日々の生活に少し取り入れるだけで、心に穏やかな時間をもたらしてくれます。

・おうちFikaの時間を作る
忙しい日常の中で、たとえ5分でもコーヒーやお茶を楽しむ時間を作ってみませんか?
自分で淹れた一杯とお気に入りのお菓子を丁寧に味わうだけで、心がふっと軽くなります。
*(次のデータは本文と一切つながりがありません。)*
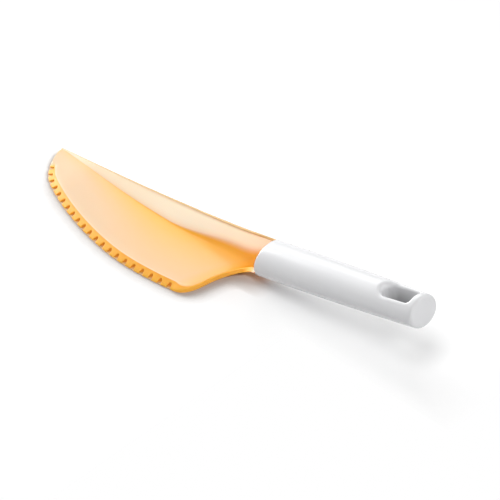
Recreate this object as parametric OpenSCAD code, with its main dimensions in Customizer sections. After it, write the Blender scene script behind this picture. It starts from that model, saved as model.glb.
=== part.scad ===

Fika は、何も特別なことではなく、日常の中にちょっとした「贅沢」を見つける時間です。

・自分にとっての「ちょうどいい」を見つける
仕事や暮らしの中で、無理に頑張りすぎず、「自分にとってちょうどいいバランス」を意識してみませんか?
物を減らしてシンプルに暮らすことや、自然の中で過ごす時間も、Lagom の考え方の一つです。

・自然の中でリセットする
スウェーデンの人々は自然と共に生きることを大切にしています。
お散歩に出て、風の音や鳥の声、木々の揺れを感じる時間は、心をリセットする最高の方法。
猫のように気の向くまま歩いてみるのも楽しいかもしれません。

日常に「小さな贅沢」と「バランス」を取り入れる

スウェーデンの Fikaと Lagom は、日々の生活を豊かにしてくれる大切な考え方。
忙しい毎日の中でも「今この瞬間」に意識を向け、ちょうどいいバランスを見つけ、無理せず穏やかに暮らすことで心は穏やかになってきます。

どちらも、日々の中に「小さな幸せ」と「心の余白」を生んでくれる大切な生活の知恵。

我が家の Fika 時間も、自家製のシナモンロールやサフランパン、そして濃いコーヒーとともにゆっくり流れています。
何気ないけれど、この瞬間が何よりの贅沢。

皆さんも、日々の生活にFikaとLagomを取り入れて、心をほっと緩める時間を楽しんでみるのはいかがでしょうか。